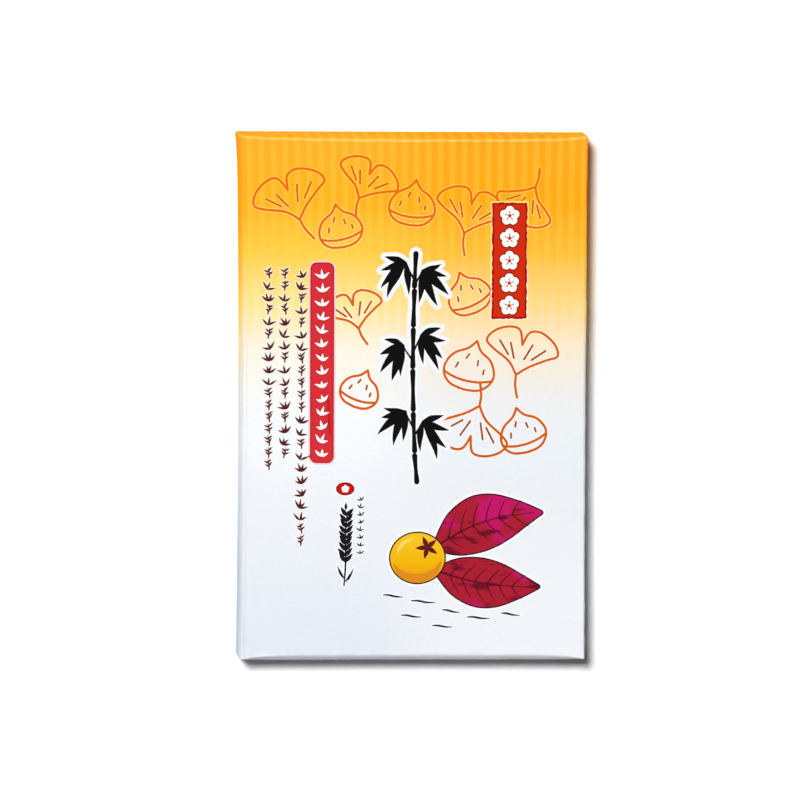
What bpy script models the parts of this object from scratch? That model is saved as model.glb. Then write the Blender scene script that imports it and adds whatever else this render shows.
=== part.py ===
"""A flat gift box of sweets in printed wrapping paper, lying with its printed face up.

Metres, +Z up. +Y points to the head of the print and +X to its right.
The origin is the centre of the underside.
The paper is folded round the box as for a parcel. At each end the two side tabs go in
first, the top flap comes down over them, and the bottom flap comes up last of all.
"""
import bmesh
import bpy
from mathutils import Vector

# Driving dimensions
LENGTH = 0.160             # over the flaps on both end walls
WIDTH = 0.105              # between the middles of the side walls
HEIGHT = 0.030             # up to the middle of the crowned face
FOLD_RADIUS = 0.0012       # how sharply the paper turns over the box's edges
CROWN = 0.0004             # rise of the face between its edges and its middle
CORNER_FLARE = 0.0005      # how far the folded corners, where the paper is thickest, stand out
FLARE_POWER = 12           # a higher power keeps the flare closer to the corners
FLAP_DEPTH = 0.0200        # from an end fold to the free edge of its flap
FLAP_START = 0.0024        # where a flap parts from the wall, measured from its fold
FLAP_RUN = 0.0030          # the distance over which it rises to its full lift
PAPER_LIFT = 0.0003        # one layer of folded paper with the air that it holds
FLAP_ROOT = 0.0010         # how deep a flap's solid reaches into the box

# The plain box that the paper's flare, crown and folds are worked on
HALF_WIDTH = WIDTH / 2
HALF_LENGTH = LENGTH / 2 - 2 * PAPER_LIFT
BOX_HEIGHT = HEIGHT - CROWN

# How finely each piece is cut into a grid, along X, Y and Z
BOX_GRID = (10, 14, 4)
FLAP_GRID = (8, 1, 6)
FOLD_SEGMENTS = 3
FOLD_ANGLE = 0.8           # radians: a sharper edge than this is one of the box's folds

# The print's colours, linear, from the foot of the print at 0 to its head at 1
PAPER_FADE = (
    (0.00, (0.80, 0.86, 0.93)),
    (0.45, (0.91, 0.91, 0.90)),
    (0.66, (0.98, 0.75, 0.36)),
    (0.86, (1.00, 0.43, 0.02)),
)
PAPER_ROUGHNESS = 0.42


def clear_scene():
    """Remove what a new Blender file starts with."""
    for item in list(bpy.data.objects):
        bpy.data.objects.remove(item)


def collection(name):
    """Add a collection to the scene."""
    group = bpy.data.collections.new(name)
    bpy.context.scene.collection.children.link(group)
    return group


def bell(t):
    """1 in the middle of a side and 0 at its two ends, for t from -1 to 1."""
    return 1.0 - t * t


def swell(point):
    """Carry a point of the plain box to its place on the wrapped one."""
    across = point.x / HALF_WIDTH
    along = point.y / HALF_LENGTH
    flare = CORNER_FLARE * min(abs(along), 1.0) ** FLARE_POWER
    crown = CROWN * bell(across) * bell(min(abs(along), 1.0))
    return Vector((
        point.x + across * flare,
        point.y,
        point.z * (1.0 + crown / BOX_HEIGHT),
    ))


def sliced_cube(grid):
    """A cube from -1 to 1 whose faces are cut into a grid."""
    cube = bmesh.new()
    bmesh.ops.create_cube(cube, size=2.0)
    for axis, count in enumerate(grid):
        normal = Vector((0.0, 0.0, 0.0))
        normal[axis] = 1.0
        for step in range(1, count):
            everything = cube.verts[:] + cube.edges[:] + cube.faces[:]
            level = 2.0 * step / count - 1.0
            bmesh.ops.bisect_plane(cube, geom=everything, plane_co=normal * level, plane_no=normal)
    return cube


def shaped_object(name, grid, place, group):
    """Make a sliced cube into an object, with each corner moved by the rule in place."""
    cube = sliced_cube(grid)
    for vert in cube.verts:
        vert.co = place(vert.co)
    bmesh.ops.recalc_face_normals(cube, faces=cube.faces)
    mesh = bpy.data.meshes.new(name)
    cube.to_mesh(mesh)
    cube.free()
    shape = bpy.data.objects.new(name, mesh)
    group.objects.link(shape)
    return shape


def box_place(corner):
    """The wrapped box without its flaps."""
    plain = Vector((
        corner.x * HALF_WIDTH,
        corner.y * HALF_LENGTH,
        (corner.z + 1.0) / 2.0 * BOX_HEIGHT,
    ))
    return swell(plain)


def flap_rule(end, from_head_fold, layers):
    """The rule for one end flap: end is 1 at +Y and -1 at -Y, layers is the paper under it."""
    def place(corner):
        reach = (corner.z + 1.0) / 2.0
        distance = FOLD_RADIUS + reach * (FLAP_DEPTH - FOLD_RADIUS)
        rise = max(-1.0, min(1.0, (distance - FLAP_START) / FLAP_RUN))
        face = HALF_LENGTH + layers * PAPER_LIFT * rise
        root = HALF_LENGTH - FLAP_ROOT
        outward = corner.y * end > 0.0
        return swell(Vector((
            corner.x * (HALF_WIDTH - distance),
            end * (face if outward else root),
            BOX_HEIGHT - distance if from_head_fold else distance,
        )))
    return place


def paper_material(name):
    """Coated paper whose print fades from orange at the head to a cool white at the foot."""
    material = bpy.data.materials.new(name)
    material.use_nodes = True
    nodes = material.node_tree.nodes
    links = material.node_tree.links
    place = nodes.new("ShaderNodeTexCoord")
    parts = nodes.new("ShaderNodeSeparateXYZ")
    ramp = nodes.new("ShaderNodeValToRGB")
    points = ramp.color_ramp.elements
    while len(points) < len(PAPER_FADE):
        points.new(0.5)
    for point, (position, colour) in zip(points, PAPER_FADE):
        point.position = position
        point.color = (*colour, 1.0)
    surface = nodes["Principled BSDF"]
    surface.inputs["Roughness"].default_value = PAPER_ROUGHNESS
    links.new(place.outputs["Generated"], parts.inputs["Vector"])
    links.new(parts.outputs["Y"], ramp.inputs["Fac"])
    links.new(ramp.outputs["Color"], surface.inputs["Base Color"])
    return material


def make_flaps(group):
    """The flaps folded over both end walls, as solids that reach into the box."""
    for side, end in (("head", 1), ("foot", -1)):
        for edge, from_head_fold, layers in (("upper", True, 1), ("lower", False, 2)):
            rule = flap_rule(end, from_head_fold, layers)
            flap = shaped_object(f"{side}_{edge}_flap", FLAP_GRID, rule, group)
            flap.display_type = "WIRE"
            flap.hide_render = True


def make_wrapped_box(group, flaps):
    """The box in its paper: one solid with rounded folds and low flaps at both ends."""
    box = shaped_object("wrapped_box", BOX_GRID, box_place, group)
    box.data.materials.append(paper_material("printed_paper"))
    folds = box.modifiers.new("folds", "BEVEL")
    folds.width = FOLD_RADIUS
    folds.segments = FOLD_SEGMENTS
    folds.limit_method = "ANGLE"
    folds.angle_limit = FOLD_ANGLE
    union = box.modifiers.new("flaps", "BOOLEAN")
    union.operation = "UNION"
    union.solver = "EXACT"
    union.operand_type = "COLLECTION"
    union.collection = flaps
    return box


def main():
    clear_scene()
    part = collection("wrapped_gift_box")
    flaps = collection("flap_shapes")
    make_flaps(flaps)
    make_wrapped_box(part, flaps)


main()
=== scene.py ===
"""Looks of the wrapped gift box: its paper, the folds and the print.

Lengths are in millimetres until a mesh is made. +Y is the head of the print, +Z is up,
and the origin is the centre of the underside.
"""

import math
import random

import bpy
from mathutils import Matrix, Vector, noise
from mathutils.geometry import delaunay_2d_cdt


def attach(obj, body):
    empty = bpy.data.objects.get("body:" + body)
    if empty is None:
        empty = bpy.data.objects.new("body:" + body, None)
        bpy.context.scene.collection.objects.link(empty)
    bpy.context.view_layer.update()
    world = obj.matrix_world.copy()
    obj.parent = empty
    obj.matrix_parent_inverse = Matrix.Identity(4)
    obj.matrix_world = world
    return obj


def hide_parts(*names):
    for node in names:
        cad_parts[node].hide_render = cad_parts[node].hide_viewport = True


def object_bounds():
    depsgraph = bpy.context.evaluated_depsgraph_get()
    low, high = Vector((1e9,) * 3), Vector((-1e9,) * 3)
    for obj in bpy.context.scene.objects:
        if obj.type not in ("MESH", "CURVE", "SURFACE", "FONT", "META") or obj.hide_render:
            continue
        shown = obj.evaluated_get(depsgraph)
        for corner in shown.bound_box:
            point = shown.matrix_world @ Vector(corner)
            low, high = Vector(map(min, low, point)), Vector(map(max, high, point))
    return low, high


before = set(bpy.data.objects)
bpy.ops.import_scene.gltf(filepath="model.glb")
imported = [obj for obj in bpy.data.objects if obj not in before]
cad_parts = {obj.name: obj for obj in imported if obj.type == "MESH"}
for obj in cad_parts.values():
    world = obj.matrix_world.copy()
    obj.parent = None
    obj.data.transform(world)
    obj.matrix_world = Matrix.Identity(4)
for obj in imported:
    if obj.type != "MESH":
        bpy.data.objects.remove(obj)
CAD_LOW, CAD_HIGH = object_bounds()

MM = 0.001

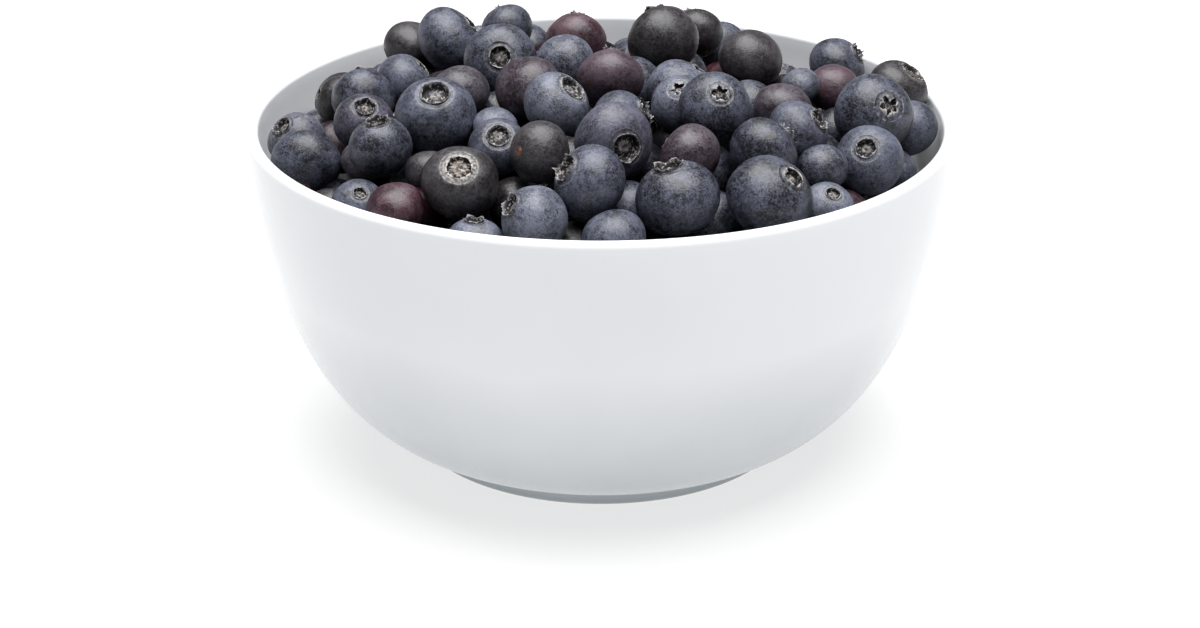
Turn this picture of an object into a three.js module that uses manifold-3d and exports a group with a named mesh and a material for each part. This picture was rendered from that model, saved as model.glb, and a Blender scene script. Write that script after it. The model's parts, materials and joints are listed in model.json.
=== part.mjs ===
// Bowl of blueberries: a plain white glazed bowl on a low foot ring, heaped with loose fresh berries.
// Millimetres, +Z up, origin at the middle of the foot ring's standing face.
import * as THREE from "three";
import { mergeVertices } from "three/addons/utils/BufferGeometryUtils.js";
import Module from "manifold-3d";

const { degToRad } = THREE.MathUtils;

// Bowl
const rimRadius = 75;
const bowlHeight = 72;
const wallThickness = 2.8;
const baseThickness = 4.2; // where the wall turns into the floor
const wallLean = degToRad(3.5); // of the wall at the rim, inward from upright
const wallHandle = 36; // how far the wall keeps that lean before it curves in
const footRadius = 41.4;
const footHeight = 3;
const footRingWidth = 5;
const footRecess = 1.6; // how far the base inside the ring is lifted off the table
const footEdge = 0.8; // rounding of the ring's outer edge
const undersideRise = degToRad(15.5); // of the body where it leaves the foot
const undersideHandle = 21;
const floorHeight = 5.3; // of the eating surface at the middle
const bowlSides = 48;
const wallSteps = 9;
const floorSteps = 3;
const rimSteps = 6;

// Heap: the berries' middles lie on a low dome of revolution
const heapRise = 10; // of the dome's top above the rim
const heapReach = 59; // from the axis to where the dome passes through the rim's plane
const heapPower = 2.8; // how flat the dome's top is
const coreDepth = 10; // of the solid core's top under the dome
const coreSides = 28;
const coreSteps = 5;
const seatSides = 4; // of the narrow rise of the core under a berry that touches nothing below it
const seatWidth = 0.55; // as a share of the berry's
const seatRoot = 2; // how deep a seat stands in the core
const joinVolume = 5; // least volume that a berry shares with what is below it where it has no seat
const contactGap = 0.5; // that every berry and the core keep to the bowl

// Berries: profiles as shares of a berry's radius, from the stem end to the crown, which is sunken on the
// berries whose crowns show
const crownedSides = 8;
const crownedProfile = [
  [0, -0.94],
  [0.82, -0.56],
  [1.01, 0.12],
  [0.44, 0.88],
  [0, 0.72],
];
const plainSides = 6;
const plainProfile = [
  [0, -0.94],
  [0.93, -0.42],
  [0.93, 0.38],
  [0, 0.86],
];

// The berries on top are placed as someone standing in front of the bowl sees them
const eyeDistance = 550; // from the middle of the rim
const eyeRise = degToRad(18.8); // of the eye above the rim's plane
const gazeTilt = degToRad(23.24); // of the gaze below level
const sightReach = 90; // how far before and behind the rim's middle a berry is looked for
const sightStep = 0.5;
const highPenalty = 0.3; // of a height over the dome, set against the same press on the wall

// Each berry on top: its middle across and up from the middle of the rim on the plane square to the gaze, its
// width, and where its crown shows in berry radii from its middle, on the far side where that is over 1.
// nearer is how far it stands before the dome, or behind it where that is negative.
const farBerries = [
  { across: -40.2, up: 14.0, width: 13.0, crown: [-0.5, -1.1], nearer: -4 },
  { across: -32.3, up: 15.5, width: 16.0, crown: [0.8, 0.55], nearer: 5 },
  { across: -20.0, up: 17.7, width: 12.5, crown: [-0.6, 1.05] },
  { across: -21.2, up: 11.1, width: 16.0, crown: [0, 0.05] },
  { across: -5.3, up: 15.3, width: 14.0, crown: [0.1, 1.1] },
  { across: -7.6, up: 10.9, width: 13.0, crown: [0.2, -1.2], nearer: -1 },
  { across: 13.2, up: 15.5, width: 16.0, crown: [-0.3, 1], nearer: 5 },
  { across: 20.1, up: 16.8, width: 13.0, crown: [-0.4, 1], nearer: -5 },
  { across: 31.8, up: 11.5, width: 14.5, crown: [-0.3, -1.1] },
  { across: 50.1, up: 10.0, width: 13.5, crown: [0.78, 0.5], nearer: -4 },
  { across: 63.0, up: 5.1, width: 14.0, crown: [0.6, 0.7], nearer: -3 },
];
const leftBerries = [
  { across: -55.9, up: 2.8, width: 10.5, crown: [-0.9, 0.3], nearer: -2 },
  { across: -50.4, up: 3.2, width: 13.5, crown: [0, 1.05] },
  { across: -41.7, up: 6.8, width: 12.5, crown: [0.75, 0.6] },
  { across: -64.5, up: -5.7, width: 12.5, crown: [-0.5, 0.5] },
  { across: -62.5, up: -10.4, width: 14.5, crown: [0, 1.3] },
  { across: -50.4, up: -1.9, width: 12.5, crown: [0.15, 0.55] },
  { across: -46.8, up: -7.0, width: 13.0, crown: [-0.1, 0.86] },
  { across: -50.0, up: -9.8, width: 10.0, crown: [0, -1.2], nearer: -9 },
  { across: -34.9, up: -0.4, width: 17.0, crown: [0, 0.6] },
];
const middleBerries = [
  { across: -29.8, up: 4.5, width: 12.5, crown: [-0.1, -1.2] },
  { across: -15.3, up: 5.3, width: 14.5, crown: [0.4, -1.2] },
  { across: 2.0, up: 7.2, width: 14.5, crown: [0.1, 1.05] },
  { across: 17.1, up: 4.0, width: 16.0, crown: [0.6, 0.76], nearer: -6 },
  { across: 16.9, up: 2.1, width: 12.5, crown: [-0.1, 0.5], nearer: -5 },
  { across: 24.3, up: 1.3, width: 15.0, crown: [0.12, 0.38], nearer: 3 },
  { across: -22.3, up: -3.0, width: 9.5, crown: [-0.3, -1.2], nearer: -4 },
  { across: -9.5, up: 1.7, width: 14.5, crown: [0.62, 0.6] },
  { across: 4.3, up: -1.9, width: 13.5, crown: [0.85, 0.45], nearer: -3 },
  { across: 2.8, up: -6.0, width: 16.0, crown: [0.38, -0.25] },
];
const rightBerries = [
  { across: 42.4, up: 6.0, width: 8.5, crown: [0, -1.2], nearer: -5 },
  { across: 49.2, up: 5.5, width: 11.5, crown: [0, -1.2] },
  { across: 57.9, up: 0.0, width: 17.0, crown: [0.4, 0.17], nearer: 4 },
  { across: 66.2, up: -3.2, width: 13.0, crown: [0.6, -1.1], nearer: -7 },
  { across: 38.6, up: 0.9, width: 12.5, crown: [-0.3, -1.1] },
  { across: 41.8, up: -4.0, width: 13.5, crown: [0.75, 0.45] },
  { across: 34.5, up: -8.3, width: 14.5, crown: [0.8, 0.65] },
  { across: 47.1, up: -11.7, width: 10.5, crown: [0, -1.2], nearer: -3 },
  { across: 56.9, up: -10.0, width: 14.5, crown: [-0.2, 0.37] },
  { across: 62.2, up: -12.3, width: 10.0, crown: [0, -1.2] },
];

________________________

Work to be completed |
Retype only what lies between the line bearing "flap.hide_render = True" and the line bearing "obj.matrix_parent_inverse = Matrix.Identity(4)", keeping both of those lines.

The reply |
            flap.hide_render = True


def make_wrapped_box(group, flaps):
    """The box in its paper: one solid with rounded folds and low flaps at both ends."""
    box = shaped_object("wrapped_box", BOX_GRID, box_place, group)
    box.data.materials.append(paper_material("printed_paper"))
    folds = box.modifiers.new("folds", "BEVEL")
    folds.width = FOLD_RADIUS
    folds.segments = FOLD_SEGMENTS
    folds.limit_method = "ANGLE"
    folds.angle_limit = FOLD_ANGLE
    union = box.modifiers.new("flaps", "BOOLEAN")
    union.operation = "UNION"
    union.solver = "EXACT"
    union.operand_type = "COLLECTION"
    union.collection = flaps
    return box


def main():
    clear_scene()
    part = collection("wrapped_gift_box")
    flaps = collection("flap_shapes")
    make_flaps(flaps)
    make_wrapped_box(part, flaps)


main()
=== scene.py ===
"""Looks of the wrapped gift box: its paper, the folds and the print.

Lengths are in millimetres until a mesh is made. +Y is the head of the print, +Z is up,
and the origin is the centre of the underside.
"""

import math
import random

import bpy
from mathutils import Matrix, Vector, noise
from mathutils.geometry import delaunay_2d_cdt


def attach(obj, body):
    empty = bpy.data.objects.get("body:" + body)
    if empty is None:
        empty = bpy.data.objects.new("body:" + body, None)
        bpy.context.scene.collection.objects.link(empty)
    bpy.context.view_layer.update()
    world = obj.matrix_world.copy()
    obj.parent = empty
    obj.matrix_parent_inverse = Matrix.Identity(4)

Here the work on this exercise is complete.